Microsoft and Google-parent Alphabet both saw improvements to their core businesses during the September quarter according to results posted by both companies late Tuesday. Google’s advertising revenue grew 9% year-over-year to $59.6 billion during the quarter, beating Wall Street’s expectations and up notably from the 3% growth reported for the June period. That was helped by a notable pickup in YouTube’s advertising revenue, which jumped 12% for its quickest pace in nearly two years. It probably isn’t a coincidence that this was during a period in which Hollywood’s crippling labor strikes resulted in fewer new TV shows and movies being released.

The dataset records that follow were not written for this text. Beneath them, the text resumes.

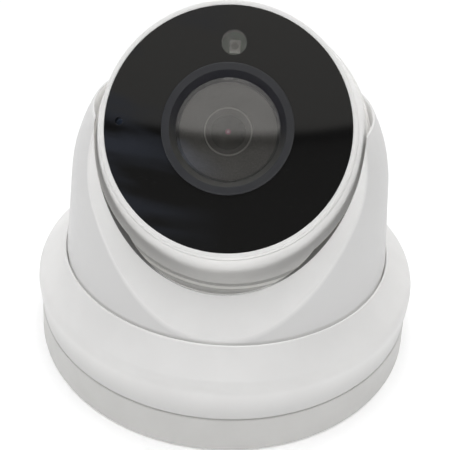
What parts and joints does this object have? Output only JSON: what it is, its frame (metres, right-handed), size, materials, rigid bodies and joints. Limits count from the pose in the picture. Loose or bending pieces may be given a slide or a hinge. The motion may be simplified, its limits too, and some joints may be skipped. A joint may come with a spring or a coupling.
{
  "type": "dome cctv camera",
  "caption": "White turret security camera: round base with twist-on trim ring, panning bell-shaped cover with a scooped opening, and a tilting, rotating eyeball with a glossy black face.",
  "frame": {"origin": "centre of the mounting face, on the pan axis", "axes": "+Z away from the mounting surface along the pan axis; -Y the way the eyeball looks; +X to its right seen from the front"},
  "size_m": [0.1272, 0.1272, 0.1092],
  "materials": {
    "white_plastic": "satin moulded",
    "foam": "closed-cell foam",
    "black_rubber": "matt",
    "nylon": "smooth",
    "steel": "zinc plated",
    "dark_screws": "plated",
    "black_window": "polished",
    "smoked_window": "polished",
    "hood_plastic": "semi-gloss",
    "clear_glass": "polished",
    "baffle": "fine matt",
    "circuit_board": "solder mask",
    "led_package": "ceramic package",
    "black_plastic": "moulded",
    "black_anodised": "anodised",
    "brass": "turned",
    "filter_glass": "coated"
  },
  "bodies": {
    "base": {"base_plate": "white_plastic", "wall_gasket": "foam", "cable_grommet": "black_rubber", "pan_friction_ring": "nylon", "pan_wave_washer": "steel", "pan_retainer": "steel", "pan_retainer_screws": "dark_screws"},
    "trim_ring": {"trim_ring": "white_plastic", "trim_lock_screw": "dark_screws"},
    "turret": {"cover_shell": "white_plastic", "yoke_bracket": "steel", "cover_screws": "dark_screws", "eyeball_seat": "white_plastic", "seat_screws": "dark_screws"},
    "gimbal": {"gimbal_ring": "white_plastic", "tilt_pins": "steel", "tilt_washers": "nylon"},
    "eyeball": {"front_bezel": "white_plastic", "rear_housing": "white_plastic", "housing_seal": "black_rubber", "housing_screws": "dark_screws", "window_seal": "black_rubber", "face_window": "black_window", "sensor_insert": "smoked_window", "lens_hood": "hood_plastic", "hood_glass": "clear_glass", "lens_baffle": "baffle", "ir_led_board": "circuit_board", "ir_leds": "led_package", "light_sensor": "led_package", "microphone": "black_plastic", "lens_barrel": "black_anodised", "front_lens": "clear_glass", "lens_holder": "black_plastic", "image_sensor": "black_plastic", "sensor_board": "circuit_board", "board_pillars": "brass", "main_board": "circuit_board", "processor": "black_plastic", "heat_pad": "foam", "board_screws": "dark_screws", "cable_gland": "black_rubber", "filter_motor": "brass"},
    "ir_cut_filter": {"filter_frame": "black_plastic", "filter_panes": "filter_glass"}
  },
  "joints": [
    {"name": "trim_ring_twist", "type": "hinge", "parent": "base", "child": "trim_ring", "pos_m": [0, 0, 0.0142], "axis": [0, 0, 1], "range_deg": [0, 15]},
    {"name": "pan", "type": "hinge", "parent": "base", "child": "turret", "pos_m": [0, 0, 0.0095], "axis": [0, 0, 1], "range_deg": [-180, 180]},
    {"name": "tilt", "type": "hinge", "parent": "turret", "child": "gimbal", "pos_m": [0, 0, 0.0622], "axis": [-1, 0, 0], "range_deg": [-8, 54]},
    {"name": "eyeball_rotate", "type": "hinge", "parent": "gimbal", "child": "eyeball", "pos_m": [0, 0, 0.0622], "axis": [0, -0.8161, 0.5779], "range_deg": [-180, 180]},
    {"name": "filter_slide", "type": "slide", "parent": "eyeball", "child": "ir_cut_filter", "axis": [-1, 0, 0], "range_m": [0, 0.007]}
  ]
}
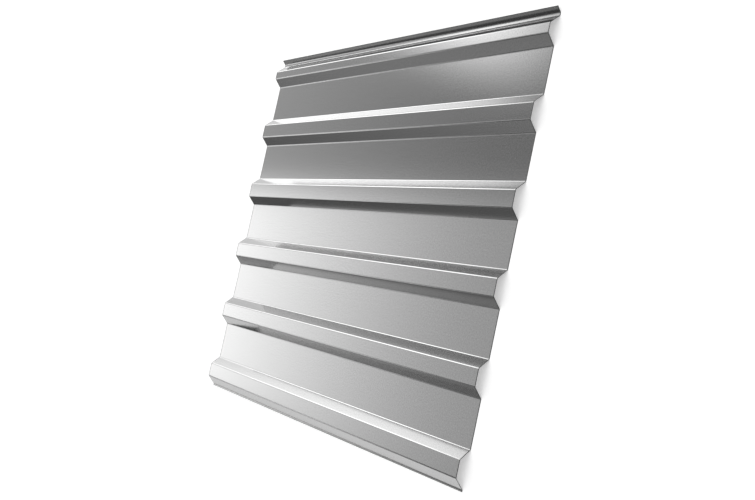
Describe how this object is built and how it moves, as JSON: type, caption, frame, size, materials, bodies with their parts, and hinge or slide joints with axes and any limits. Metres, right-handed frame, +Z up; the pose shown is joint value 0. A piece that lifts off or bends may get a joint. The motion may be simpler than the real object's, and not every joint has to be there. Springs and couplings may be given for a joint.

But it was a different story for Google’s cloud business, where revenue grew 22% year-over-year to $8.4 billion. That was 3% below Wall Street’s forecasts and contrasted sharply with the trend for Microsoft’s much larger cloud business, where the company’s Azure public cloud service saw revenue jump 29% to an estimated $16.7 billion during the same quarter. Azure’s growth was up 3 percentage points from the June quarter, while Google Cloud lost six points of growth in the same period.

Microsoft’s results also showed strength in other areas. The sharp drop in PC sales seen earlier this year has moderated, giving a strong boost to the operating earnings for Microsoft’s segment that includes its Windows operating system. The segment, which contains the company’s broad suite of business software, delivered its highest operating margin in at least a decade. Microsoft also projected better-than-expected revenue and operating income for the December quarter, boosted by its recently completed acquisition of Activision Blizzard. Google, per its longstanding practice, refrained from giving any financial forecast.

The differing results caused a sharp reversal for both stocks. Microsoft’s share price rose nearly 4% in after-hours trading after having lost 6% since the company’s last report. The stock of Google’s parent company slid more than 6% after having jumped 14% since its last report. The results will likely reignite the debate from earlier this year about which company is in a better position to capitalize on the growing interest around generative AI. Microsoft’s aggressive adoption of ChatGPT’s technology since the launch of the chatbot late last year drove its stock to outperform Alphabet’s for the first half of this year. But Google has long been using AI to power its internet search business and has been moving quickly to catch up.

Microsoft has an advantage given that the majority of its existing business comes from selling software and cloud services to businesses that are more inclined to pay early on for technology that can help automate everything from coding to spreadsheet analysis to PowerPoint creations. The company said Tuesday that more than one million users are already paying to use its AI-enabled CoPilot feature. That may jump significantly as the tool becomes generally available to users of its Microsoft 365 suite of software next month.

By contrast, Google’s own Bard chatbot was described by Chief Executive Sundar Pichai on Tuesday as “an early experiment and complementary experience" to the search engine that is still the company’s dominant business.

Still, a long race awaits both, and an expensive one at that. Microsoft had a record $9.9 billion in capital expenditures during the quarter, while Google’s own capex bill topped $8 billion, which the company noted was “somewhat muted" due to the timing of supplier payments. Both are expecting to see those bills rise in the months ahead. Both also name-checked Nvidia’s H100 chips—the expensive and much-in-demand processors powering GenAI capabilities in data centers. Wall Street sees capital expenditures for the tech duo topping $30 billion during this calendar year, more than four times the average of the 100 largest spenders on the S&P 500.

In the AI world, you have to spend an awful lot of money to make money.